Fisher-significance is a manly sounding answer, though false. And one can see in the dichotomy of hard and soft a gendered worry, too. The worry may induce some men to cling to Significance Only. (…) Around 1950, at the peak of gender anxiety among middle-class men in the United States, nothing could be worse than to call a man soft..” S. Ziliak and D. McCloskey, pp. 140-141.

which is so completely inappropriate and unrelated as to be laughable… It also shows how far from rational academic arguments Ziliak and McCloskey are ready to delve in order to make their point. (They also blame the massacre of whales and the torturing of lambs, p. 39, on t-tests!) Just as laughable is the characterisation of statistics as the “bourgeois cousin” of probability theory (p.195) at a time where both fields did not truly exist and were clearly mixed in most researchers’ mind (as shown by the titles of Keynes‘ and Jeffreys‘ books).
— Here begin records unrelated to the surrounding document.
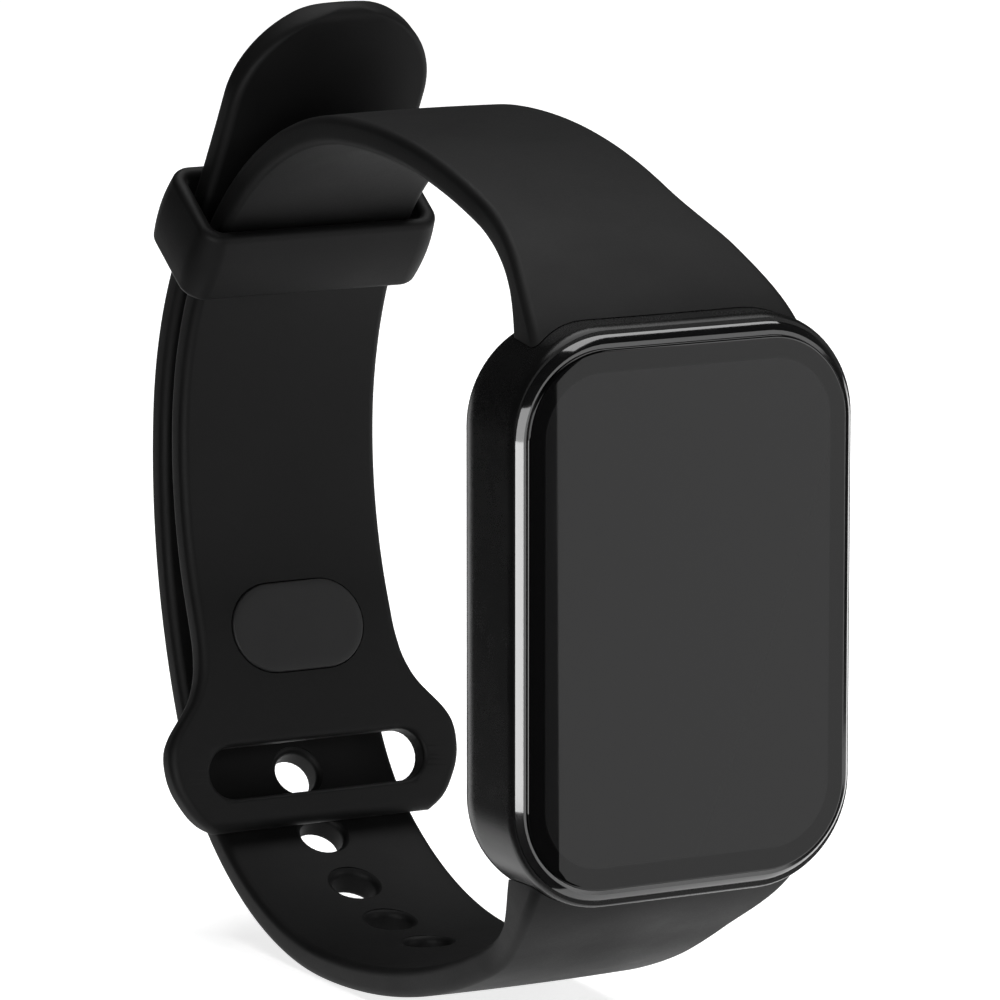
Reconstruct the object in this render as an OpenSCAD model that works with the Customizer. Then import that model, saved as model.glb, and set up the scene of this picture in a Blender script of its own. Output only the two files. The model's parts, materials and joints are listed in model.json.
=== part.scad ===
// Rectangular smartwatch on a closed silicone band.
// Origin: centre of the wrist seat on the back. +X across the band, +Z towards
// the upper band end, +Y away from the display, through the wrist.

/* [Case] */
// Width of the case across the band
case_w = 28.8; // [28.4:0.1:29.4]
// Length of the case between the two band ends
case_l = 43.4; // [43.2:0.1:43.8]
// Corner radius of the case outline
case_r = 8; // [7.6:0.1:8.4]
// Wall thickness at the sides of the case
case_wall = 2; // [1.8:0.1:2.2]

/* [Display] */
// Width of the front glass
glass_w = 27; // [26.8:0.1:27]
// Length of the front glass
glass_l = 40.3; // [40:0.1:40.3]
// Corner radius of the front glass
glass_r = 6.4; // [6:0.1:6.6]
// Thickness of the front glass
glass_t = 0.8; // [0.6:0.1:0.8]

/* [Band] */
// Thickness of each band layer
band_t = 2.3; // [2.1:0.1:2.3]
// Half width of the band at the case
band_root_half_w = 11.6; // [11:0.1:12]
// Half width of the upper band at its narrowest
band_waist_half_w = 8.2; // [8:0.1:8.6]
// Half width of the upper band at the clasp side
band_far_half_w = 8.85; // [8.5:0.05:8.85]
// Half width of the slotted end
band_end_half_w = 12.9; // [12.4:0.1:13.2]
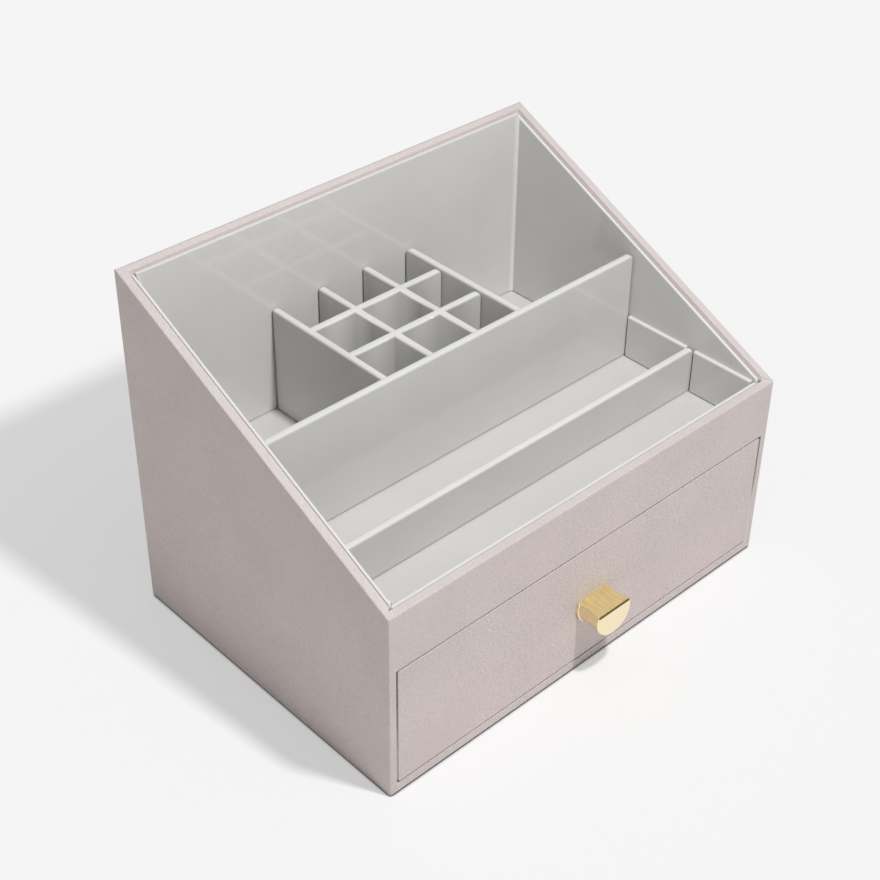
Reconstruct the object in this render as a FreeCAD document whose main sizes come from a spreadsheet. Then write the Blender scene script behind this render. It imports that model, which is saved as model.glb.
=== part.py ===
"""Wedge-shaped makeup storage case with one flush drawer and a half-round brass handle.

Wrapped-board construction in millimetres. +Z is up, the drawer faces -Y, and the origin is the
centre of the base face, on the surface that the case stands on.
"""
import FreeCAD, Part
import os
import re

import Sketcher

# Driving dimensions: alias, value in millimetres, what it is.
DIMENSIONS = [
    # outside of the case
    ("case_width", 250.0, "outside width, left to right"),
    ("case_depth", 178.5, "outside depth, front to back"),
    ("front_height", 104.5, "floor to the front rim"),
    ("back_height", 190.0, "floor to the back rim"),
    ("foot", 1.2, "thickness of the sheet that the case stands on"),
    ("foot_inset", 3.5, "how far that sheet is set in from the outside"),
    # boards and wrap of the case
    ("board", 3.5, "fibreboard of sides, back, front rail, base and shelf"),
    ("skin", 0.4, "leatherette wrap"),
    ("edge_round", 1.5, "rounding of the wrapped outside edges"),
    ("turn_in", 12.0, "how far the wrap is turned in round the opening and the base"),
    ("rim_turn_in", 15.0, "how far the wrap is turned down inside the rims"),
    ("drawer_roof", 73.2, "floor to the upper edge of the drawer opening"),
    # tray
    ("tray_level", 80.0, "floor to the tray's floor"),
    ("groove", 0.2, "slit between a wrapped wall and its liner"),
    ("liner", 2.5, "thickness of the tray's liners"),
    ("side_drop", 1.55, "side liner's top below the sloped rim"),
    ("front_drop", 0.8, "front liner's top below the front rim"),
    ("back_drop", 3.2, "back liner's top below the back rim"),
    ("liner_round", 1.0, "rounding of the liners' inner top edges"),
    # dividers
    ("divider", 4.0, "thickness of the dividers"),
    ("divider_corner", 3.0, "rounding of the dividers' free top corners"),
    ("divider_edge", 1.2, "rounding along the dividers' top edges"),
    ("end_gap", 0.5, "clearance at the free ends of the dividers"),
    ("low_top", 105.4, "floor to the top of the low front divider"),
    ("tall_top", 140.2, "floor to the top of the tall divider"),
    ("grid_top", 138.2, "floor to the flush tops of the bay dividers and the grid"),
    ("strip_top", 104.4, "floor to the top of the side strips"),
    ("strip", 2.3, "thickness of the side strips"),
    ("low_front", 43.6, "case front to the front face of the low divider"),
    ("tall_front", 87.0, "case front to the front face of the tall divider"),
    ("grid_left", 78.5, "case left side to the left face of the left bay divider"),
    ("grid_right", 167.9, "case left side to the right face of the right bay divider"),
    ("slot_gap", 0.05, "clearance at each side of a slat in a halving slot"),
    # drawer
    ("drawer_gap", 0.6, "slit round the drawer front"),
    ("front_corner", 1.3, "rounding of the drawer front's corners"),
    ("drawer_board", 3.0, "fibreboard of the drawer's sides and back"),
    ("drawer_skin", 0.3, "wrap of the drawer's sides and back"),
    ("drawer_inset", 0.2, "drawer box inside the ends of its front"),
    ("drawer_lift", 0.2, "underside of the drawer above the wrap in the opening"),
    ("drawer_side_top", 62.0, "floor to the top of the drawer's side boards"),
    ("drawer_back_gap", 2.4, "space behind the closed drawer"),
    ("drawer_floor", 2.5, "thickness of the drawer's bottom board"),
    ("drawer_pad", 2.0, "thickness of the pad on the drawer's floor"),
    ("drawer_liner", 1.5, "thickness of the drawer's liners"),
    ("drawer_liner_drop", 0.5, "drawer liners below the tops of the boards"),
    # handle and its screw
    ("handle_shift", 1.0, "handle's axis to the right of the middle"),
    ("handle_level", 38.6, "floor to the handle's axis"),
    ("handle_flat", 3.6, "flat top above the handle's axis"),
    ("handle_reach", 14.3, "handle's projection from the drawer front"),
    ("handle_base", 10.8, "radius of the handle's foot"),
    ("handle_foot", 1.5, "thickness of the handle's foot"),
    ("handle_neck", 10.3, "radius of the neck at its root"),
    ("handle_hollow", 19.0, "radius of the hollow along the neck"),
    ("handle_face", 10.95, "radius of the handle's face"),
    ("handle_lip", 0.7, "straight rim behind the handle's face"),
    ("handle_bevel", 0.5, "bevel round the handle's face and along the flat's front edge"),
    ("screw_bore", 1.55, "radius of the tapped hole in the handle"),
    ("screw_shank", 1.5, "radius of the screw"),
    ("screw_clear", 1.8, "radius of the hole through the drawer front"),
    ("screw_head", 3.2, "radius of the screw's head"),
    ("screw_head_tall", 2.0, "height of the screw's head"),
    ("screw_grip", 9.0, "length of screw inside the handle"),
    ("screw_recess", 0.9, "width of the cross recess"),
    ("screw_recess_arm", 1.9, "reach of the cross recess from the screw's axis"),
    ("screw_recess_deep", 1.1, "depth of the cross recess"),
    ("liner_hole", 5.0, "radius of the hole in the front liner over the screw"),
]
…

(Note: the book got published in 2008, hence already got a lot of reviews. However, it did not get much publicised in statistical circles, and even less in mine’s, so I only became aware of it this summer. Here are some reviews on The Endeavour and kwams, who also blogs about the review by Aris Spanos, who interestingly complaints about the authors “using a variety of well-known rhetorical strategies and devices” and the reply from the authors. David Aldous also wrote a convincing and balanced review on amazon about the book. Now, most ironically!, as I was completing this book review, I received the latest issue of Significance that contained an article by Stephen Ziliak on Matrixx v. Siracusano, about the Supreme Court ruling that statistical significance does not imply causation nor association. He and Deirdre McCloskey were experts in this ruling, however, as an academic, I fail to see how a Supreme Court ruling brings any scientific support to the case… Actually, several articles in this issue are linked to the damages caused by the blind use of significance tests. In particular, the xkcd comics about p-values, which in my opinion has more impact than the cult of significance!)